A cool, dispassionate analysis leads to a clear conclusion: given the Middle East’s instability, there will be no center-left government in Israel for the foreseeable future. Israelis will keep the right in power. I don’t know of any political analyst who thinks that Netanyahu will not be the next prime minister.
He will continue catering to the ultra-orthodox and the national-religious settlers, not only because he thinks they are his long-term partners. He also believes that a viable Palestinian state is an existential danger for Israel, and hopes that by maintaining the status quo and expanding the settlements, he will get them to the point of settling for less.

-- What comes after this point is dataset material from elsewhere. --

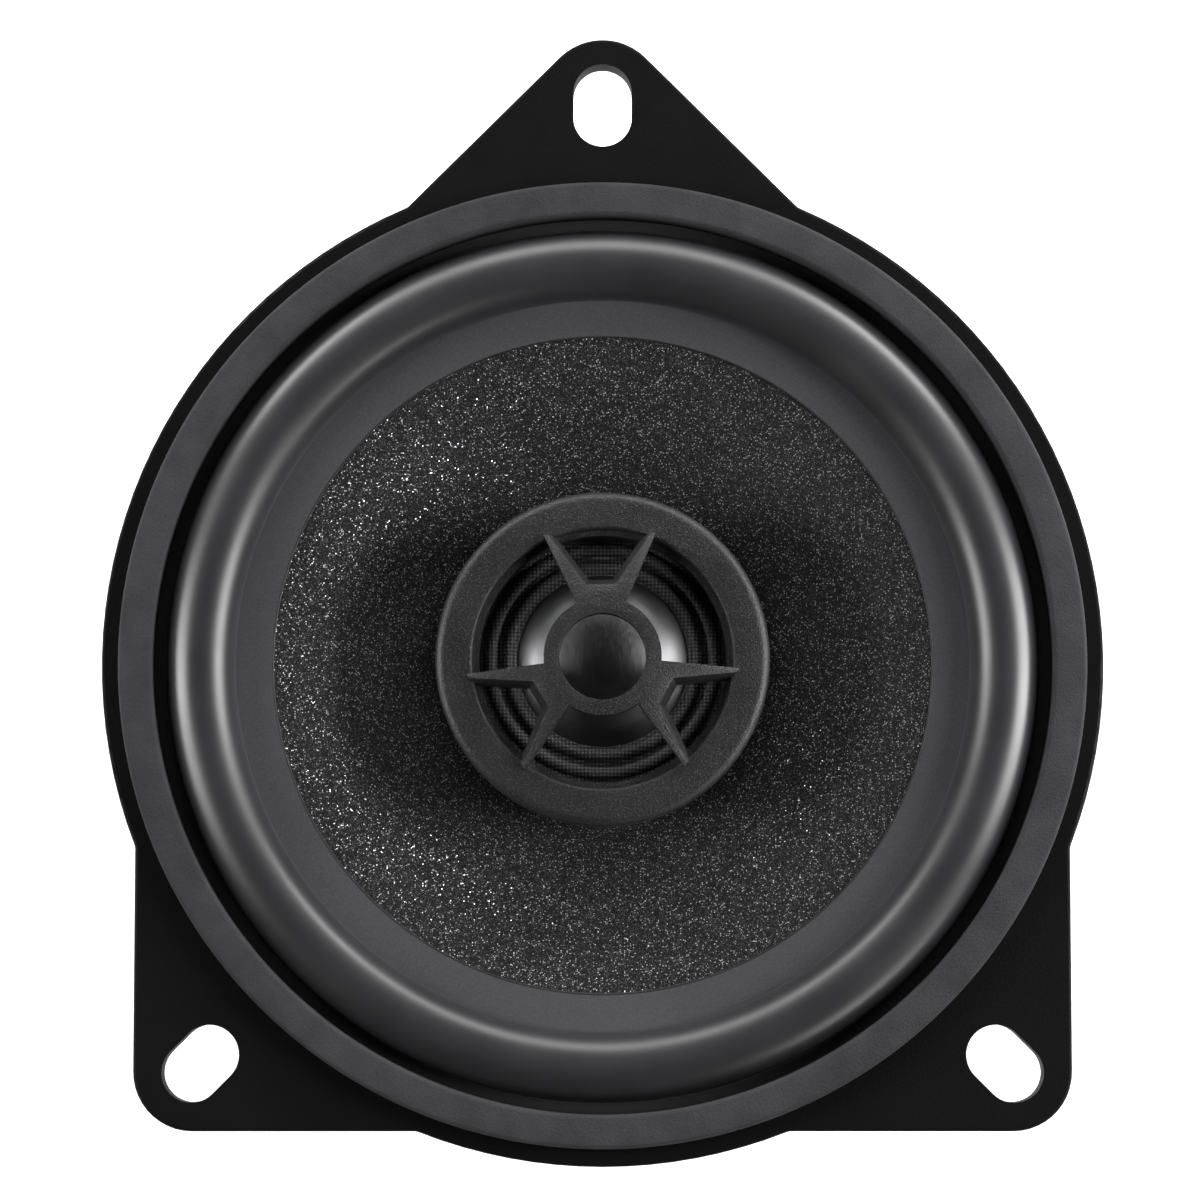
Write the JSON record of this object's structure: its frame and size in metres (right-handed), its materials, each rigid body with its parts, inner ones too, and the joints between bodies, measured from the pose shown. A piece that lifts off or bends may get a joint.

Netanyahu is not opposed to liberal democracy, but he is willing for it to take some hits to stay in power. Some of his coalition partners care little for liberal democratic values, and they are quite willing to sacrifice it for the sake of annexing the West Bank in the long run, because they will not give Palestinians citizenship, while others quite explicitly call for Israel to become a theocracy.
Under these conditions the question is: what can those of us who do care about liberal democracy, whether inside Israel or among Israel’s many friends abroad do?  I think we need to regroup. There is little use in trying to convince Israelis to move towards historical compromise with the Palestinians in the near future: they will not buy it.
All we can do, for the time being, is to defend the structures of civil society and the liberal-democratic institutions that emerged in the first decades of Israel’s history: its judiciary, academia, independent media (to the extent they are not mouthpieces of the government funded by foreign billionaires) and its art scene.
The good news is that so far these structures have proven remarkably resilient, even in the face of the legislative onslaught by the current Netanyahu coalition. If we hang on long enough for the region to gradually calm down (and this could take a long time), Israelis may once again be more open for a commodity that has been very scarce for more than a decade: hope.